Now the trickey part is, so, to have solid recruiters hiring for real positions reaching out to you. For some reason, they did in my case more or less every time I kind of needed it. I have not the slightest clue so why, my LinkedIn profile was up to date but far from polished...
Well, I content myself with being lucky for some reason, and I am aware how lucky I am when it comes to that and quite grateful to universe, and hope to never have to go through that whole process again, because applying, getting new jobs, tinse and repeat, gets stressful at a certain point. And now I reached a point in my career where I like the stability of a job, collectively (and relatively high) bargained salary, good, bordering very good to almost stellar, retirement benefits, I job that is truely challenging (new stuff that allows me use my experience almost completely, while being borderline scary at times) working on a product for which projected end-of-service-life is over a decade after my legal retirement age.

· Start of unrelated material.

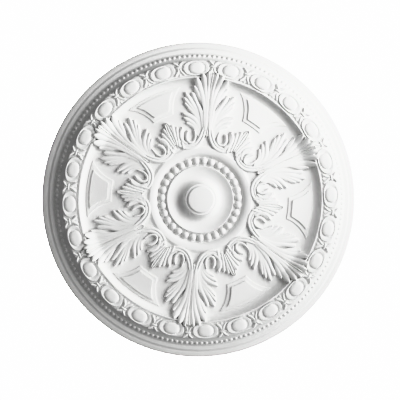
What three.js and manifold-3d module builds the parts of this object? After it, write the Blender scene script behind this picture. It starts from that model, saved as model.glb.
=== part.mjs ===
// A round ceiling rose with acanthus leaves, cast in one piece.
// Millimetres. The flat back lies in the plane z = 0, with its centre at the origin, and the
// ornament hangs below it, so every drop in this file is a distance down from the ceiling.
import * as THREE from "three";
import { mergeVertices } from "three/addons/utils/BufferGeometryUtils.js";
import Module from "manifold-3d";

// Mouldings from the centre outwards: the width of each along the radius.
const bossRadius = 28;
const bossStepWidth = 2.5;
const ledgeWidth = 4.5;
const flareWidth = 13;
const dishWidth = 24;
const dishRimWidth = 4;
const beadDiameter = 17;
const cavettoWidth = 16;
const crestWidth = 2;
const crestWallWidth = 6;
const fieldWidth = 133;
const coveWidth = 18;
const lipWidth = 3;
const eggQuirkWidth = 1.5;
const eggBandWidth = 33;
const eggWallWidth = 4;
const pearlSlopeWidth = 14;
const filletWidth = 8;
const quirkWidth = 4;
const edgeWidth = 12.5;

// The same mouldings: how far each hangs below the ceiling.
const bossDrop = 41.5;
const ledgeDrop = 37;
const dishDrop = 17;
const dishRimDrop = 23.5;
const beadFloorDrop = 18;
const crestDrop = 28.5;
const fieldInnerDrop = 25;
const fieldOuterDrop = 15;
const lipDrop = 35;
const eggBandDrop = 31;
const pearlTopDrop = 24;
const filletDrop = 10;
const edgeDrop = 6.5;
const rimThickness = 1.5;

// Beads round the dish: each stands this far proud of its channel, clear of the channel's sides.
const beadProud = 9.5;
const beadClearance = 1;

// Pearl cord. Its single pearls are too fine to be cut here: the slope that carries them swells
// by their rise instead.
const pearlRise = 3.5;

// Panels: stepped plates between the leaves, with a round clearing about every leaf.
const leafCount = 6;
const panelStart = 79;
const panelBorder = 9;
const clearingStart = 82;
const clearingRadius = 80;
const panelLowRise = 2.2;
const panelHighRise = 5.5;

// Eggs and darts.
const eggsPerLeaf = 4;
const eggLength = 38;
const eggWidth = 23;
const eggRise = 8.5;
const eggGrooveRise = 2;
const shellLengthways = 9;
const shellCrossways = 4.5;
const shellRise = 6;
const dartLength = 27;
const dartWidth = 12;
const dartRise = 5;
const dartWaist = 0.3;

// Leaves. Their tips reach past the lip onto the egg band. A lobe's width and rise at its root
// are shares of what it has farther out. A higher power puts its widest place nearer the tip, and
// a taper of 1 would bring the tip to nothing more than the root's width.
const leafRise = 8;
const leafOverlap = 8;
const scrollRise = 6;
const lobeRootWidth = 0.3;
const lobeRootRise = 0.6;
const lobeSwellPower = 1.4;
const lobeTaper = 0.9;

// How deep the root of an ornament is sunk below the surface that carries it.
const sunk = 4;

// Facets: how many sides a round takes, and how many steps a quarter of one.
const turns = 36;
const middleTurns = 20;
const fieldTurns = 12;
const clearingTurns = 16;
const eggTurns = 8;
const coveSteps = 3;
const arcSteps = 2;

const primer = new THREE.MeshStandardMaterial({ color: 0xf4f4f2, roughness: 0.6, metalness: 0 });

const wasm = await Module();
wasm.setup();

// Radii, each from the one inside it.
const ledgeInner = bossRadius + bossStepWidth;
const flareInner = ledgeInner + ledgeWidth;
const dishInner = flareInner + flareWidth;
const dishRimInner = dishInner + dishWidth;
const beadInner = dishRimInner + dishRimWidth;
const beadRing = beadInner + beadClearance + beadDiameter / 2;
const cavettoInner = beadRing + beadDiameter / 2 + beadClearance;
const crestInner = cavettoInner + cavettoWidth;
const crestOuter = crestInner + crestWidth;
const fieldInner = crestOuter + crestWallWidth;
const fieldOuter = fieldInner + fieldWidth;
const lipInner = fieldOuter + coveWidth;
const lipOuter = lipInner + lipWidth;
const eggInner = lipOuter + eggQuirkWidth;
const eggOuter = eggInner + eggBandWidth;
const eggRing = (eggInner + eggOuter) / 2;
const pearlInner = eggOuter + eggWallWidth;
const filletInner = pearlInner + pearlSlopeWidth;
const quirkInner = filletInner + filletWidth;
const edgeInner = quirkInner + quirkWidth;
const outerRadius = edgeInner + edgeWidth;

// A quarter of an ellipse between two points of the profile, without the first of them.
// It leaves the first point level, or, where leavesPlumb is true, straight down or up.
function quarter(fromRadius, fromDrop, toRadius, toDrop, leavesPlumb, steps) {
  const points = [];
  for (let i = 1; i <= steps; i++) {
    const angle = (i / steps) * (Math.PI / 2);
    const level = leavesPlumb ? 1 - Math.cos(angle) : Math.sin(angle);
    const plumb = leavesPlumb ? Math.sin(angle) : 1 - Math.cos(angle);
    points.push([fromRadius + (toRadius - fromRadius) * level, fromDrop + (toDrop - fromDrop) * plumb]);
  }
  return points;
}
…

That being said, I had a period in which I had to write a ton of applications whipe seeing the clock running down on my unemployment benefits. That alone can be soul crushing, so I try to cut people somenslack when it comes to CV and cover letter polishing. It still means one shouod put some thought behind both tasks so.
I will never do cover letters-- "Hey, spend 30-60 minutes on this so we can slip it into the pile of 500 applicants where it will never see the light of day! Yay!"
I've been on the interviewer side too and I must say that I had the complete opposite experience. I've never seen a cover letter help a candidate (they mostly don't get read at all), only hurt a candidate chances. I wouldn't even read them unless they had glaring issues (like it's way too long) in which case I'd bin the applicant.
Find a recruiter on LinkedIn. This is what it has come to. There are thousands of resumes being sent at my company, yet the recruiter can't find anyone. Why? Because no one is applying through her link. The regular resume channel is reserved for bots at this point. Contact a person and you have more chances.